--- start ---

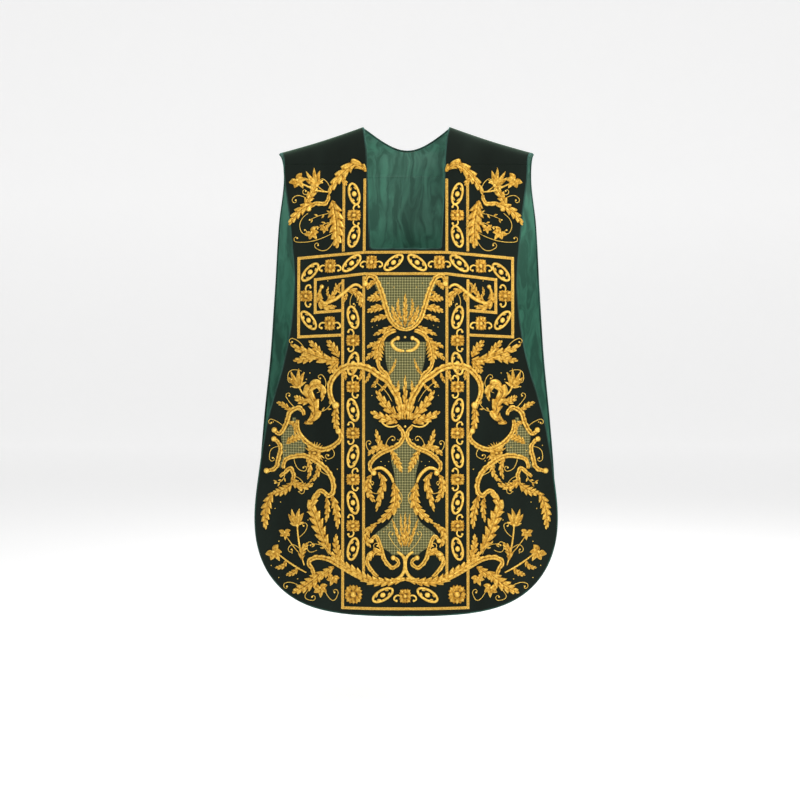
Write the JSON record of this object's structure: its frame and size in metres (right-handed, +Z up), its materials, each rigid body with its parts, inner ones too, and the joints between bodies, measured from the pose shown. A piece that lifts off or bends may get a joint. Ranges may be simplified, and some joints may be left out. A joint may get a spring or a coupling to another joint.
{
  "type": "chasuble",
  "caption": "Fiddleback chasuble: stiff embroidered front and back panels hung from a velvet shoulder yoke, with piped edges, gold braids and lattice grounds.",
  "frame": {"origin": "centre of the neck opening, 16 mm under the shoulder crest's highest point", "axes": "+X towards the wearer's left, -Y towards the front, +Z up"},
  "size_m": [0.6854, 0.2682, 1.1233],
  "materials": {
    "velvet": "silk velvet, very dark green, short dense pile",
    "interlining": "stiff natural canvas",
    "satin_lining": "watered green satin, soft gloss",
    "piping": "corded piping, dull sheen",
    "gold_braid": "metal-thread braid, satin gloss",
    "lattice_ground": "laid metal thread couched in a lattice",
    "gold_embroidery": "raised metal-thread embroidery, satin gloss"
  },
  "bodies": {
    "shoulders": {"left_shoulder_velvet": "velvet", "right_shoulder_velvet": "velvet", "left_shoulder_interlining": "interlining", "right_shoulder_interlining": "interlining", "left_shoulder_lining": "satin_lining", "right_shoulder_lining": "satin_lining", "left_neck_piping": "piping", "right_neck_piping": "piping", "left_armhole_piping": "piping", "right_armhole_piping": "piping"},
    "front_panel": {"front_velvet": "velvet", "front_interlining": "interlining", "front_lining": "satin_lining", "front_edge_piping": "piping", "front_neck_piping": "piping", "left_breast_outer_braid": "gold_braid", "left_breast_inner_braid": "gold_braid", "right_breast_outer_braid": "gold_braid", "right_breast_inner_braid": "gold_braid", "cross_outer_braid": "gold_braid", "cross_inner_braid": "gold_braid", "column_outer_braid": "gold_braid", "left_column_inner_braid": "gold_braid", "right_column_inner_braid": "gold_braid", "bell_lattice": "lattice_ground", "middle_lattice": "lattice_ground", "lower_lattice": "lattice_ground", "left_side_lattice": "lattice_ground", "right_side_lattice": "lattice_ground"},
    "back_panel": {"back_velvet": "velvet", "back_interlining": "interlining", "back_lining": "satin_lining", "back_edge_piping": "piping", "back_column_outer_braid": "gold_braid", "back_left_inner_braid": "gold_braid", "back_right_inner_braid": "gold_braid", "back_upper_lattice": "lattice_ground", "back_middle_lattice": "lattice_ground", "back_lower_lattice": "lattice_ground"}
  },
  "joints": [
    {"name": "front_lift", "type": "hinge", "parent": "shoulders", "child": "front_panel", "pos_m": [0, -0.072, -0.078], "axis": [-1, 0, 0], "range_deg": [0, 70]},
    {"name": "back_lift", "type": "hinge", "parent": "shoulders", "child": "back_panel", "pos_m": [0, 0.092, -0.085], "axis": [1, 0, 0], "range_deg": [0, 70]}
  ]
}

--- end ---

## What you have to do
Write out the data exactly as it stands.

## Result of this task
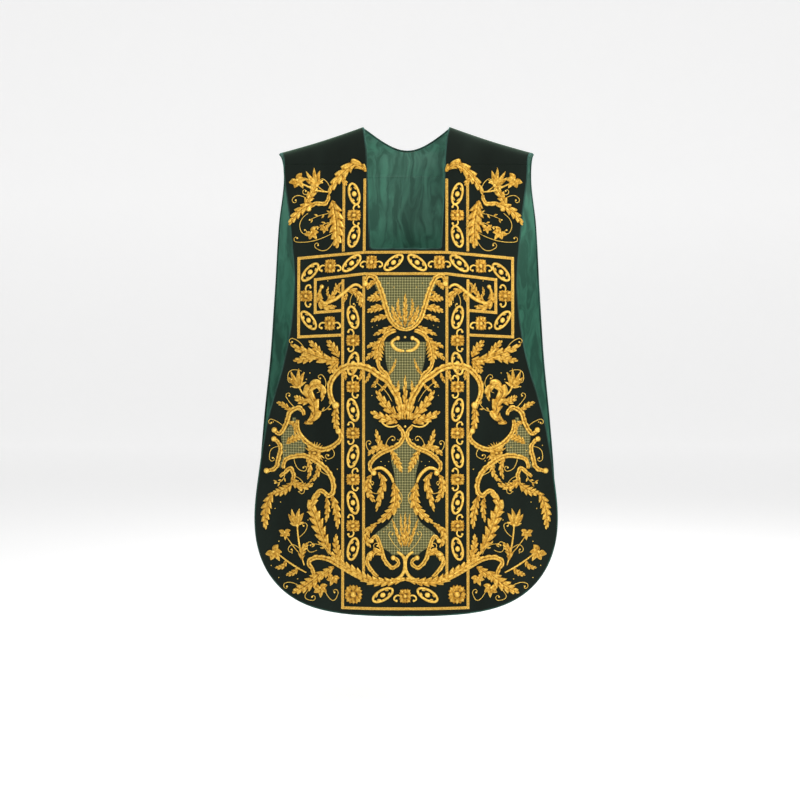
Write the JSON record of this object's structure: its frame and size in metres (right-handed, +Z up), its materials, each rigid body with its parts, inner ones too, and the joints between bodies, measured from the pose shown. A piece that lifts off or bends may get a joint. Ranges may be simplified, and some joints may be left out. A joint may get a spring or a coupling to another joint.
{
  "type": "chasuble",
  "caption": "Fiddleback chasuble: stiff embroidered front and back panels hung from a velvet shoulder yoke, with piped edges, gold braids and lattice grounds.",
  "frame": {"origin": "centre of the neck opening, 16 mm under the shoulder crest's highest point", "axes": "+X towards the wearer's left, -Y towards the front, +Z up"},
  "size_m": [0.6854, 0.2682, 1.1233],
  "materials": {
    "velvet": "silk velvet, very dark green, short dense pile",
    "interlining": "stiff natural canvas",
    "satin_lining": "watered green satin, soft gloss",
    "piping": "corded piping, dull sheen",
    "gold_braid": "metal-thread braid, satin gloss",
    "lattice_ground": "laid metal thread couched in a lattice",
    "gold_embroidery": "raised metal-thread embroidery, satin gloss"
  },
  "bodies": {
    "shoulders": {"left_shoulder_velvet": "velvet", "right_shoulder_velvet": "velvet", "left_shoulder_interlining": "interlining", "right_shoulder_interlining": "interlining", "left_shoulder_lining": "satin_lining", "right_shoulder_lining": "satin_lining", "left_neck_piping": "piping", "right_neck_piping": "piping", "left_armhole_piping": "piping", "right_armhole_piping": "piping"},
    "front_panel": {"front_velvet": "velvet", "front_interlining": "interlining", "front_lining": "satin_lining", "front_edge_piping": "piping", "front_neck_piping": "piping", "left_breast_outer_braid": "gold_braid", "left_breast_inner_braid": "gold_braid", "right_breast_outer_braid": "gold_braid", "right_breast_inner_braid": "gold_braid", "cross_outer_braid": "gold_braid", "cross_inner_braid": "gold_braid", "column_outer_braid": "gold_braid", "left_column_inner_braid": "gold_braid", "right_column_inner_braid": "gold_braid", "bell_lattice": "lattice_ground", "middle_lattice": "lattice_ground", "lower_lattice": "lattice_ground", "left_side_lattice": "lattice_ground", "right_side_lattice": "lattice_ground"},
    "back_panel": {"back_velvet": "velvet", "back_interlining": "interlining", "back_lining": "satin_lining", "back_edge_piping": "piping", "back_column_outer_braid": "gold_braid", "back_left_inner_braid": "gold_braid", "back_right_inner_braid": "gold_braid", "back_upper_lattice": "lattice_ground", "back_middle_lattice": "lattice_ground", "back_lower_lattice": "lattice_ground"}
  },
  "joints": [
    {"name": "front_lift", "type": "hinge", "parent": "shoulders", "child": "front_panel", "pos_m": [0, -0.072, -0.078], "axis": [-1, 0, 0], "range_deg": [0, 70]},
    {"name": "back_lift", "type": "hinge", "parent": "shoulders", "child": "back_panel", "pos_m": [0, 0.092, -0.085], "axis": [1, 0, 0], "range_deg": [0, 70]}
  ]
}